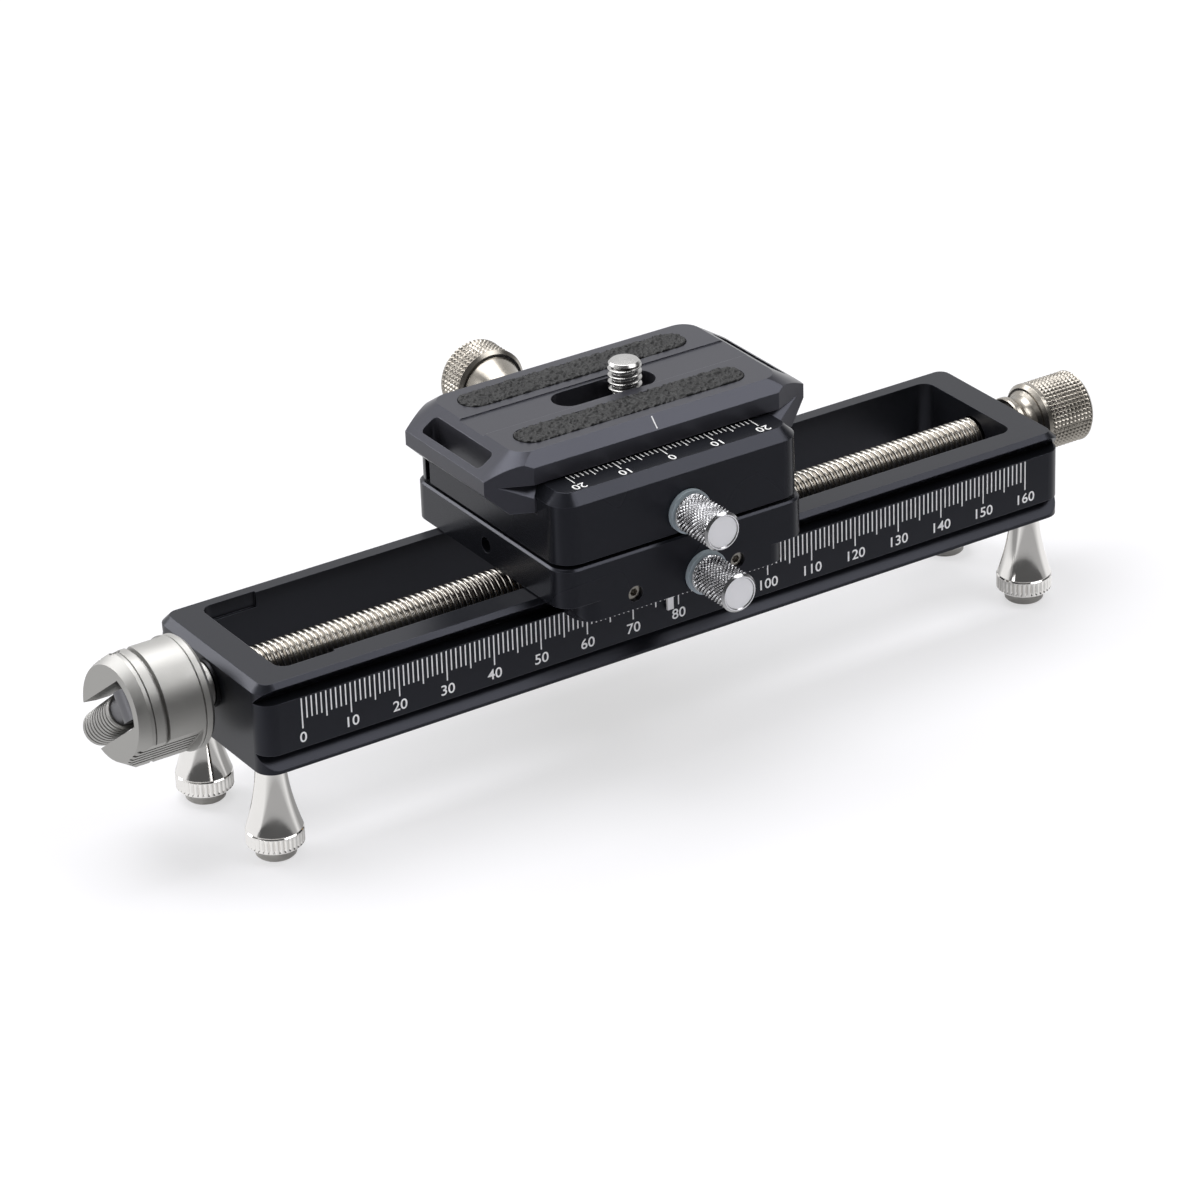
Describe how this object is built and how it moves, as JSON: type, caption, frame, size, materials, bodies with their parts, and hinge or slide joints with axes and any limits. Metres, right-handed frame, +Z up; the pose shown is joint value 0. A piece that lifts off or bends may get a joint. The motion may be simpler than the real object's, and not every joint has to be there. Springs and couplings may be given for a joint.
{
  "type": "macro focusing rail",
  "caption": "Screw-driven macro focusing rail on feet: crank and fine knobs move a carriage with a panning quick-release clamp and a sliding camera plate.",
  "frame": {"origin": "centre of the rail's underside, midway along its length", "axes": "+X along the rail towards the higher scale numbers, +Y to the back, +Z up"},
  "size_m": [0.2154, 0.0842, 0.0688],
  "materials": {
    "black_anodised": "fine bead-blasted black anodised",
    "plate_black": "satin black anodised",
    "satin_nickel": "satin",
    "knurled_steel": "knurled satin",
    "stainless": "bright machined",
    "bronze": "turned",
    "black_steel": "black oxide",
    "collar_plastic": "matt",
    "washer_plastic": "smooth",
    "pointer_white": "painted",
    "pad_rubber": "fine pebble texture",
    "foot_plastic": "moulded"
  },
  "bodies": {
    "rail": {"rail_frame": "black_anodised", "screw_bushes": "black_steel", "foot_posts": "stainless", "foot_pads": "foot_plastic"},
    "leadscrew": {"lead_screw": "stainless", "thrust_washers": "black_steel", "crank_knob": "satin_nickel", "fine_knob": "knurled_steel", "knob_set_screws": "black_steel", "crank_pin": "stainless"},
    "crank_arm": {"crank_hinge_block": "satin_nickel", "grip_screw": "stainless"},
    "crank_grip": {"crank_grip": "satin_nickel"},
    "carriage": {"carriage_body": "black_anodised", "drive_nut": "bronze", "nut_screws": "black_steel", "gib_strip": "bronze", "gib_set_screws": "bronze", "slide_lock_collar": "collar_plastic", "slide_lock_plug": "bronze", "scale_pointer": "pointer_white", "pan_washer": "washer_plastic", "pan_post": "stainless", "post_set_screw": "black_steel", "pan_cap": "stainless", "pan_screw": "black_steel"},
    "slide_lock": {"slide_lock_knob": "knurled_steel"},
    "clamp": {"clamp_body": "black_anodised", "pan_lock_collar": "collar_plastic", "pan_lock_plug": "bronze", "jaw_guide_pins": "stainless", "jaw_springs": "stainless"},
    "pan_lock": {"pan_lock_knob": "knurled_steel"},
    "jaw": {"clamp_jaw": "black_anodised", "jaw_washer": "stainless"},
    "jaw_turner": {"jaw_screw": "stainless", "jaw_knob": "knurled_steel"},
    "plate": {"plate_body": "plate_black", "grip_pads": "pad_rubber"},
    "camera_slider": {"screw_washer": "stainless"},
    "camera_turner": {"camera_screw": "stainless"}
  },
  "joints": [
    {"name": "carriage_slide", "type": "slide", "parent": "rail", "child": "carriage", "axis": [1, 0, 0], "range_m": [-0.059, 0.069]},
    {"name": "leadscrew_turn", "type": "hinge", "parent": "rail", "child": "leadscrew", "pos_m": [0, 0, 0.0112], "axis": [1, 0, 0], "range_deg": [-19902, 17022]},
    {"name": "crank_fold", "type": "hinge", "parent": "leadscrew", "child": "crank_arm", "pos_m": [-0.10535, -0.00331, 0.01379], "axis": [0, 0.6157, 0.788], "range_deg": [0, 90]},
    {"name": "grip_spin", "type": "hinge", "parent": "crank_arm", "child": "crank_grip", "pos_m": [-0.10535, 0.00299, 0.00886], "axis": [0, 0.788, -0.6157], "continuous": true},
    {"name": "slide_lock_turn", "type": "hinge", "parent": "carriage", "child": "slide_lock", "pos_m": [0.0011, -0.03, 0.0167], "axis": [0, 1, 0], "range_deg": [0, 180]},
    {"name": "pan_turn", "type": "hinge", "parent": "carriage", "child": "clamp", "pos_m": [-0.0028, 0, 0.0259], "axis": [0, 0, 1], "continuous": true},
    {"name": "pan_lock_turn", "type": "hinge", "parent": "clamp", "child": "pan_lock", "pos_m": [-0.0019, -0.03, 0.0298], "axis": [0, 1, 0], "range_deg": [0, 180]},
    {"name": "jaw_slide", "type": "slide", "parent": "clamp", "child": "jaw", "axis": [0, 1, 0], "range_m": [0, 0.0025]},
    {"name": "jaw_knob_turn", "type": "hinge", "parent": "jaw", "child": "jaw_turner", "pos_m": [-0.0028, 0.04, 0.0305], "axis": [0, 1, 0], "range_deg": [-10, 1135]},
    {"name": "plate_slide", "type": "slide", "parent": "clamp", "child": "plate", "axis": [1, 0, 0], "range_m": [-0.02, 0.02]},
    {"name": "camera_screw_slide", "type": "slide", "parent": "plate", "child": "camera_slider", "axis": [1, 0, 0], "range_m": [-0.0118, 0.0018]},
    {"name": "camera_screw_turn", "type": "hinge", "parent": "camera_slider", "child": "camera_turner", "pos_m": [0.0016, 0, 0.044], "axis": [0, 0, 1], "continuous": true}
  ],
  "couplings": [
    {"joint": "leadscrew_turn", "follows": "carriage_slide", "rad_per_m": -5026.5},
    {"joint": "jaw_knob_turn", "follows": "jaw_slide", "rad_per_m": 7854}
  ]
}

══════

# Task
Each line above must be reproduced exactly as it stands.

# The answer
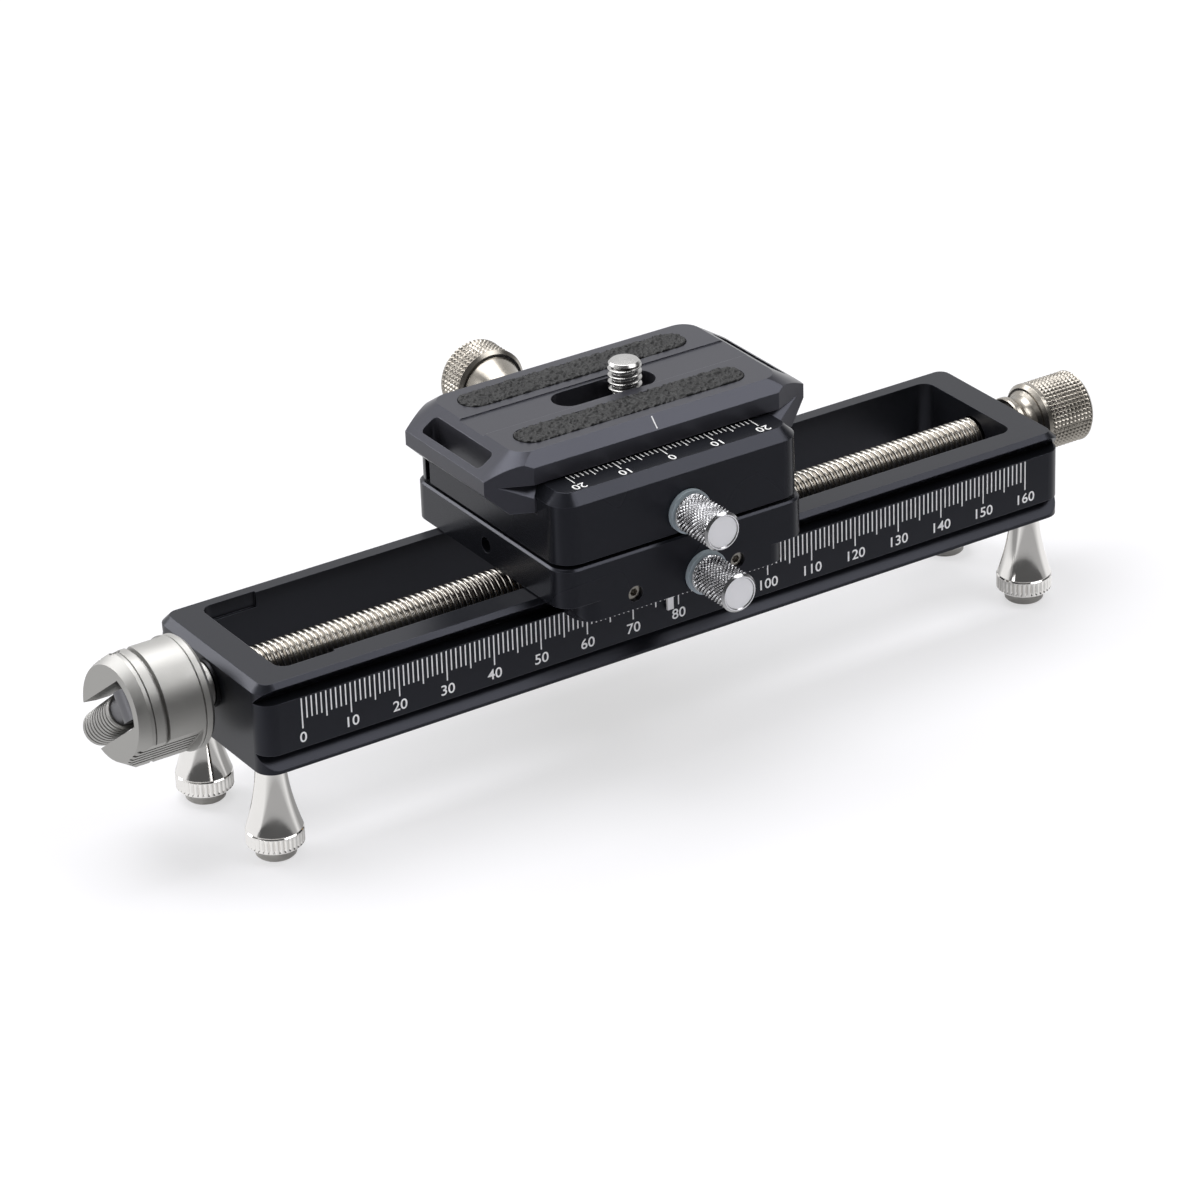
Describe how this object is built and how it moves, as JSON: type, caption, frame, size, materials, bodies with their parts, and hinge or slide joints with axes and any limits. Metres, right-handed frame, +Z up; the pose shown is joint value 0. A piece that lifts off or bends may get a joint. The motion may be simpler than the real object's, and not every joint has to be there. Springs and couplings may be given for a joint.
{
  "type": "macro focusing rail",
  "caption": "Screw-driven macro focusing rail on feet: crank and fine knobs move a carriage with a panning quick-release clamp and a sliding camera plate.",
  "frame": {"origin": "centre of the rail's underside, midway along its length", "axes": "+X along the rail towards the higher scale numbers, +Y to the back, +Z up"},
  "size_m": [0.2154, 0.0842, 0.0688],
  "materials": {
    "black_anodised": "fine bead-blasted black anodised",
    "plate_black": "satin black anodised",
    "satin_nickel": "satin",
    "knurled_steel": "knurled satin",
    "stainless": "bright machined",
    "bronze": "turned",
    "black_steel": "black oxide",
    "collar_plastic": "matt",
    "washer_plastic": "smooth",
    "pointer_white": "painted",
    "pad_rubber": "fine pebble texture",
    "foot_plastic": "moulded"
  },
  "bodies": {
    "rail": {"rail_frame": "black_anodised", "screw_bushes": "black_steel", "foot_posts": "stainless", "foot_pads": "foot_plastic"},
    "leadscrew": {"lead_screw": "stainless", "thrust_washers": "black_steel", "crank_knob": "satin_nickel", "fine_knob": "knurled_steel", "knob_set_screws": "black_steel", "crank_pin": "stainless"},
    "crank_arm": {"crank_hinge_block": "satin_nickel", "grip_screw": "stainless"},
    "crank_grip": {"crank_grip": "satin_nickel"},
    "carriage": {"carriage_body": "black_anodised", "drive_nut": "bronze", "nut_screws": "black_steel", "gib_strip": "bronze", "gib_set_screws": "bronze", "slide_lock_collar": "collar_plastic", "slide_lock_plug": "bronze", "scale_pointer": "pointer_white", "pan_washer": "washer_plastic", "pan_post": "stainless", "post_set_screw": "black_steel", "pan_cap": "stainless", "pan_screw": "black_steel"},
    "slide_lock": {"slide_lock_knob": "knurled_steel"},
    "clamp": {"clamp_body": "black_anodised", "pan_lock_collar": "collar_plastic", "pan_lock_plug": "bronze", "jaw_guide_pins": "stainless", "jaw_springs": "stainless"},
    "pan_lock": {"pan_lock_knob": "knurled_steel"},
    "jaw": {"clamp_jaw": "black_anodised", "jaw_washer": "stainless"},
    "jaw_turner": {"jaw_screw": "stainless", "jaw_knob": "knurled_steel"},
    "plate": {"plate_body": "plate_black", "grip_pads": "pad_rubber"},
    "camera_slider": {"screw_washer": "stainless"},
    "camera_turner": {"camera_screw": "stainless"}
  },
  "joints": [
    {"name": "carriage_slide", "type": "slide", "parent": "rail", "child": "carriage", "axis": [1, 0, 0], "range_m": [-0.059, 0.069]},
    {"name": "leadscrew_turn", "type": "hinge", "parent": "rail", "child": "leadscrew", "pos_m": [0, 0, 0.0112], "axis": [1, 0, 0], "range_deg": [-19902, 17022]},
    {"name": "crank_fold", "type": "hinge", "parent": "leadscrew", "child": "crank_arm", "pos_m": [-0.10535, -0.00331, 0.01379], "axis": [0, 0.6157, 0.788], "range_deg": [0, 90]},
    {"name": "grip_spin", "type": "hinge", "parent": "crank_arm", "child": "crank_grip", "pos_m": [-0.10535, 0.00299, 0.00886], "axis": [0, 0.788, -0.6157], "continuous": true},
    {"name": "slide_lock_turn", "type": "hinge", "parent": "carriage", "child": "slide_lock", "pos_m": [0.0011, -0.03, 0.0167], "axis": [0, 1, 0], "range_deg": [0, 180]},
    {"name": "pan_turn", "type": "hinge", "parent": "carriage", "child": "clamp", "pos_m": [-0.0028, 0, 0.0259], "axis": [0, 0, 1], "continuous": true},
    {"name": "pan_lock_turn", "type": "hinge", "parent": "clamp", "child": "pan_lock", "pos_m": [-0.0019, -0.03, 0.0298], "axis": [0, 1, 0], "range_deg": [0, 180]},
    {"name": "jaw_slide", "type": "slide", "parent": "clamp", "child": "jaw", "axis": [0, 1, 0], "range_m": [0, 0.0025]},
    {"name": "jaw_knob_turn", "type": "hinge", "parent": "jaw", "child": "jaw_turner", "pos_m": [-0.0028, 0.04, 0.0305], "axis": [0, 1, 0], "range_deg": [-10, 1135]},
    {"name": "plate_slide", "type": "slide", "parent": "clamp", "child": "plate", "axis": [1, 0, 0], "range_m": [-0.02, 0.02]},
    {"name": "camera_screw_slide", "type": "slide", "parent": "plate", "child": "camera_slider", "axis": [1, 0, 0], "range_m": [-0.0118, 0.0018]},
    {"name": "camera_screw_turn", "type": "hinge", "parent": "camera_slider", "child": "camera_turner", "pos_m": [0.0016, 0, 0.044], "axis": [0, 0, 1], "continuous": true}
  ],
  "couplings": [
    {"joint": "leadscrew_turn", "follows": "carriage_slide", "rad_per_m": -5026.5},
    {"joint": "jaw_knob_turn", "follows": "jaw_slide", "rad_per_m": 7854}
  ]
}